REQUIRED WORK
Output exactly the lines from the first one down to the line containing "LIP_BEND_R = 8.0", inclusive.

********************

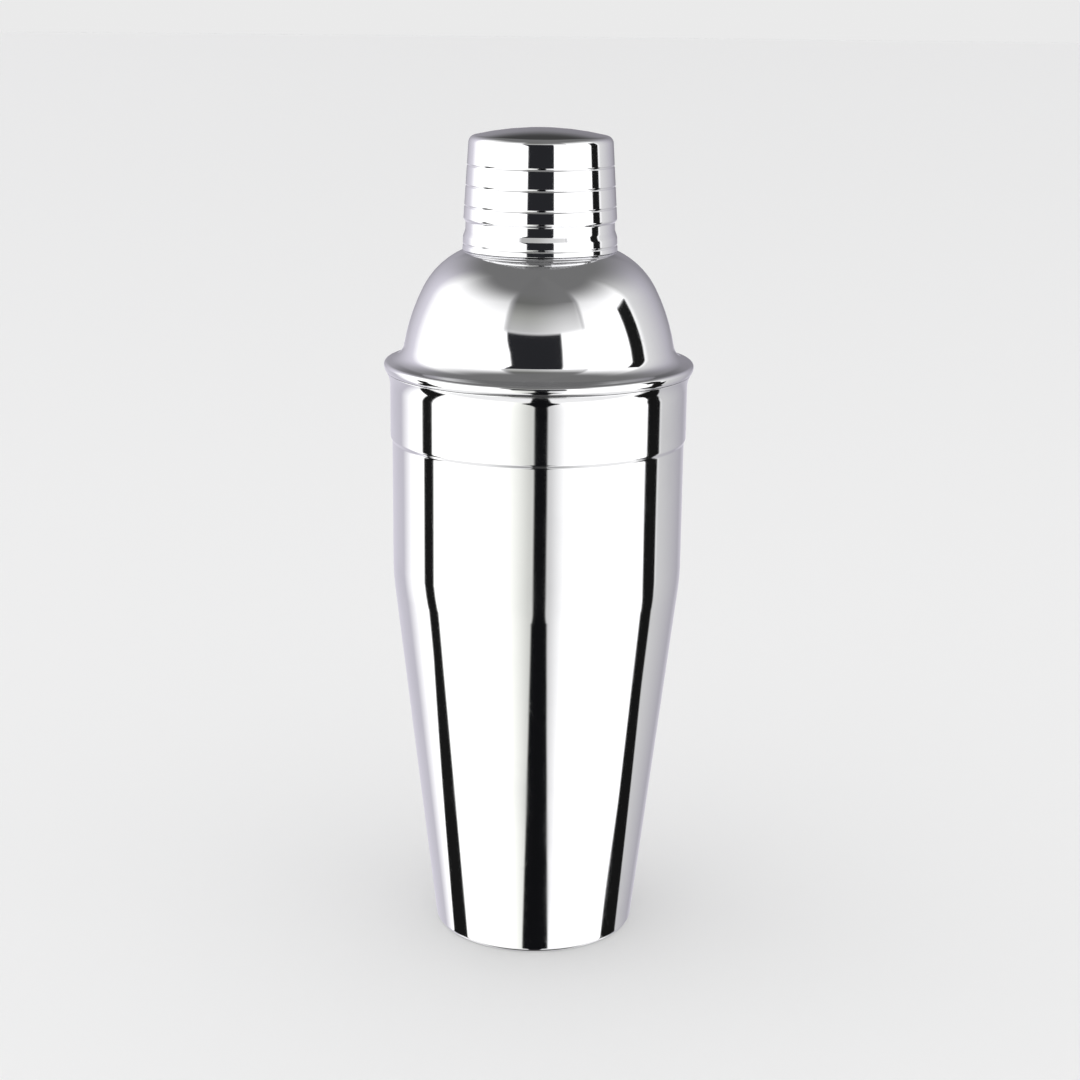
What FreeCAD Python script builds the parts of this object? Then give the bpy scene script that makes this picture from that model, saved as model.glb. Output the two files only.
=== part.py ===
"""Three-piece cobbler cocktail shaker in drawn stainless steel sheet.

A tall cup stands on a flat foot ring. The strainer top plugs into the cup's collar and rests on its
lip, a perforated plate is pressed into the top's neck, and a cap covers the neck.

Millimetres, +Z up. The origin is on the shaker's axis, at the plane that the foot ring stands on.
Every piece is a sheet: an outline of its outer face, given as corners with a bend radius each, is
moved inwards by the sheet's thickness to give the inner face, and the two are turned about the axis.
"""

import FreeCAD, Part
import math
import os

# Sheet thickness of each piece
CUP_WALL = 0.6
TOP_WALL = 0.6
PLATE_WALL = 0.5
CAP_WALL = 0.6

# Cup: foot ring, cone, upper wall, collar and lip
CUP_HEIGHT = 170.7          # foot ring to the lip's level rim
BASE_R = 30.0               # radius where the cone's line meets the table
BASE_CORNER_R = 1.5
FOOT_RING_W = 4.0           # from the foot ring's inner edge to BASE_R
DISH_RISE = 1.2             # how far the middle of the base is raised
DISH_RUN = 2.5              # radial run of the slope between foot ring and raised middle
DISH_BEND_R = 1.5
WALL_R = 42.7               # upper wall, outer face
UPPER_WALL_H = 40.6         # height of the upper wall, from the cone's end to the collar's step
WALL_BEND_R = 60.0
COLLAR_STEP = 0.55          # how far the collar stands out from the upper wall
COLLAR_RUN = 1.1            # height of the slope between upper wall and collar
COLLAR_BEND_R = 1.0
LIP_ANGLE = 30.0            # how far the lip leans out at its rim, from vertical
LIP_BEND_R = 8.0

# Strainer top: skirt, flange, dome and neck
SKIRT_CLEARANCE = 0.12      # radial, between the skirt and the inside of the collar
SKIRT_DEPTH = 15.0          # flange underside to the skirt's lower edge
SKIRT_LEAD_H = 2.5          # height of the tapered lead-in
SKIRT_LEAD_IN = 0.35        # how far the lead-in narrows
SKIRT_LEAD_BEND_R = 8.0
SKIRT_BEND_R = 0.4
SKIRT_TO_STEP = 4.2         # skirt's lower edge to the top of the collar's step
LIP_GAP = 0.1               # between the lip and the flange that rests over it
FLANGE_OVERHANG = 0.68      # flange edge beyond the lip's outer edge
FLANGE_NOSE_R = 1.15        # upper half of the rounded edge
FLANGE_UNDER_R = 2.2        # lower half, which leans in to carry on the lip's line
FLANGE_FOLD_R = 0.65        # where the edge folds in to the underside
FLANGE_THICKNESS = 2.65     # underside to the corner where the sloped top meets the edge
FLANGE_SLOPE = 16.0         # fall of the flange's top, from horizontal
DOME_INSET = 5.3            # flange edge to the start of the dome
DOME_FILLET_R = 5.5
DOME_LEAN = 10.0            # lean of the dome's side where it leaves the flange, from vertical
DOME_HEIGHT = 35.25         # flange underside to the neck's foot
SHOULDER_LEAN = 68.0        # lean of the dome where it reaches the neck, from vertical
NECK_R = 20.75              # neck, outer face
NECK_HEIGHT = 18.0
NECK_FILLET_R = 1.2
NECK_RIM_W = 1.5            # neck's outer face to the edge of its turned-in rim
NECK_RIM_BEND_R = 1.3

# Strainer plate
PLATE_DEPTH = 6.0           # neck rim to the top edge of the plate's own rim
PLATE_RIM_H = 3.4           # height of the plate's upturned rim
PLATE_BEND_R = 1.6
PLATE_SLOPE = 7.0           # rise of the dished plate at its edge, from horizontal
HOLE_R = 1.4
HOLE_PITCH = 5.0            # ring to ring, and about the spacing along each ring
HOLE_TO_BEND = 1.0          # least gap between a hole and the bend of the plate's rim

# Cap
CAP_HEIGHT = 34.3
CAP_SIDE_LEAN = 3.7         # draft of the cap's side, from vertical; the neck has the same
CAP_CORNER_R = 2.2
CROWN_SLOPE = 13.0          # fall of the domed crown at its edge, from horizontal
CAP_GAP = 0.1               # between the cap's rim and the dome's shoulder
CAP_CLEARANCE = 0.12        # radial, between the neck and the cap's grip ring
GRIP_Z = 5.6                # grip ring above the cap's rim
GRIP_BEND_R = 2.0
FLARE_H = 1.9               # height of the flare from the grip ring down to the rim's bead
BEAD_OUT = 0.62             # how far the top of the rim's bead stands out from the grip ring
RIM_OUT = 0.8               # how far the rim stands out from the grip ring
BEAD_BEND_R = 2.0
BAND_IN = 0.12              # how far the top of the plain band under the step lies inside the grip ring
SIDE_OUT = 0.53             # how far the foot of the cap's side stands out from the grip ring
STEP_Z = 8.7                # step under the side, above the cap's rim
STEP_H = 0.6
STEP_BEND_R = 0.9
STEP_FOOT_BEND_R = 0.45
LINE_COUNT = 3              # fine lines turned round the cap
LINE_TOP_DROP = 10.5        # cap's top to the first line
LINE_PITCH = 5.7
RIM_LINE_H = 1.6            # one more fine line, above the cap's rim
LINE_R = 0.7                # radius of a line's rounded bottom
LINE_DEPTH = 0.17

AXIS_POINT = FreeCAD.Vector(0, 0, 0)
AXIS = FreeCAD.Vector(0, 0, 1)
FULL_TURN = 360.0
LEFT = 1
RIGHT = -1
SHORTEST_EDGE = 1e-5
HOLE_OVERRUN = 5.0


def direction(start, end):
    """Unit vector (r, z) from one corner to the next."""
    run_r = end[0] - start[0]
    run_z = end[1] - start[1]
    length = math.hypot(run_r, run_z)
    return run_r / length, run_z / length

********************

THE COMPLETED TASK
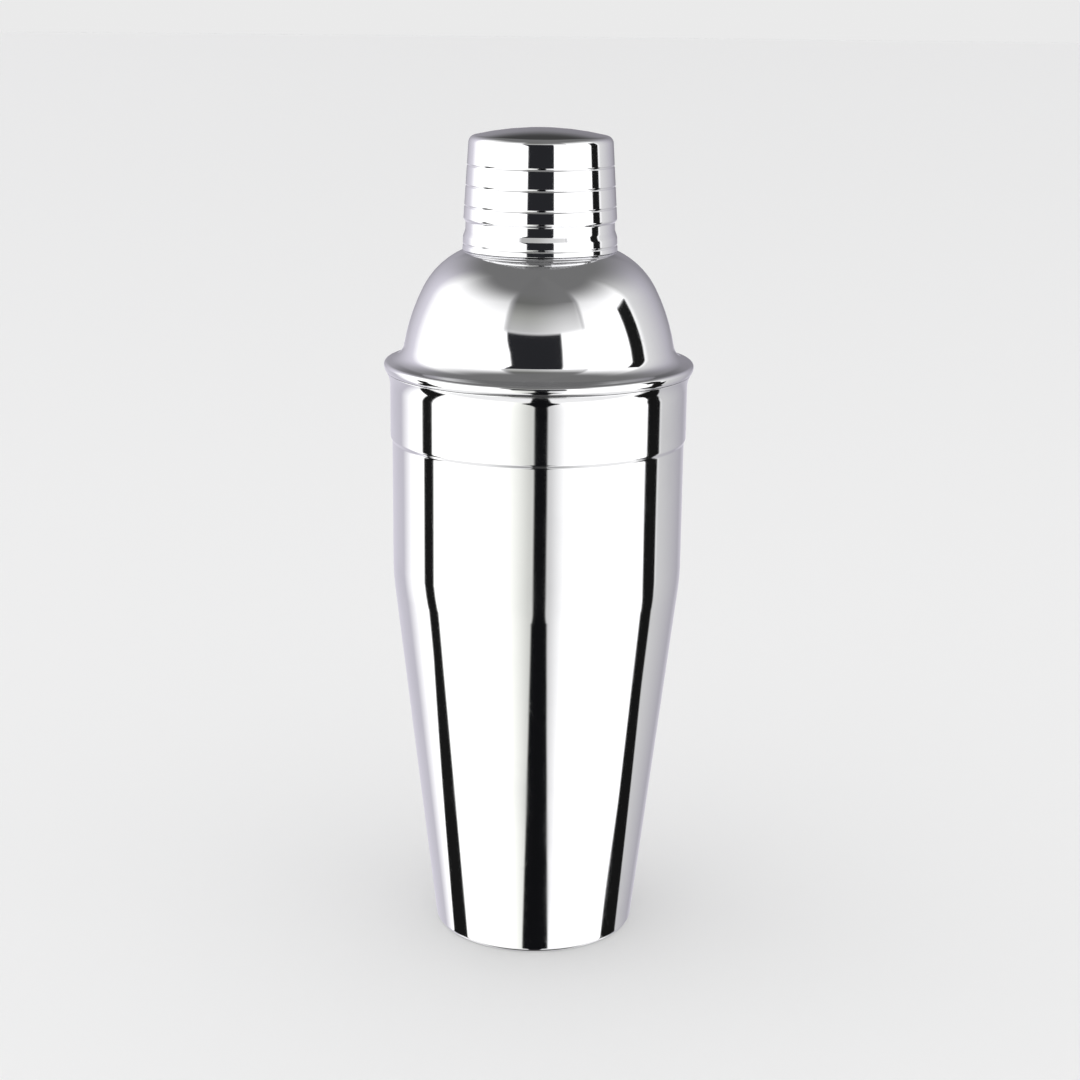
What FreeCAD Python script builds the parts of this object? Then give the bpy scene script that makes this picture from that model, saved as model.glb. Output the two files only.
=== part.py ===
"""Three-piece cobbler cocktail shaker in drawn stainless steel sheet.

A tall cup stands on a flat foot ring. The strainer top plugs into the cup's collar and rests on its
lip, a perforated plate is pressed into the top's neck, and a cap covers the neck.

Millimetres, +Z up. The origin is on the shaker's axis, at the plane that the foot ring stands on.
Every piece is a sheet: an outline of its outer face, given as corners with a bend radius each, is
moved inwards by the sheet's thickness to give the inner face, and the two are turned about the axis.
"""

import FreeCAD, Part
import math
import os

# Sheet thickness of each piece
CUP_WALL = 0.6
TOP_WALL = 0.6
PLATE_WALL = 0.5
CAP_WALL = 0.6

# Cup: foot ring, cone, upper wall, collar and lip
CUP_HEIGHT = 170.7          # foot ring to the lip's level rim
BASE_R = 30.0               # radius where the cone's line meets the table
BASE_CORNER_R = 1.5
FOOT_RING_W = 4.0           # from the foot ring's inner edge to BASE_R
DISH_RISE = 1.2             # how far the middle of the base is raised
DISH_RUN = 2.5              # radial run of the slope between foot ring and raised middle
DISH_BEND_R = 1.5
WALL_R = 42.7               # upper wall, outer face
UPPER_WALL_H = 40.6         # height of the upper wall, from the cone's end to the collar's step
WALL_BEND_R = 60.0
COLLAR_STEP = 0.55          # how far the collar stands out from the upper wall
COLLAR_RUN = 1.1            # height of the slope between upper wall and collar
COLLAR_BEND_R = 1.0
LIP_ANGLE = 30.0            # how far the lip leans out at its rim, from vertical
LIP_BEND_R = 8.0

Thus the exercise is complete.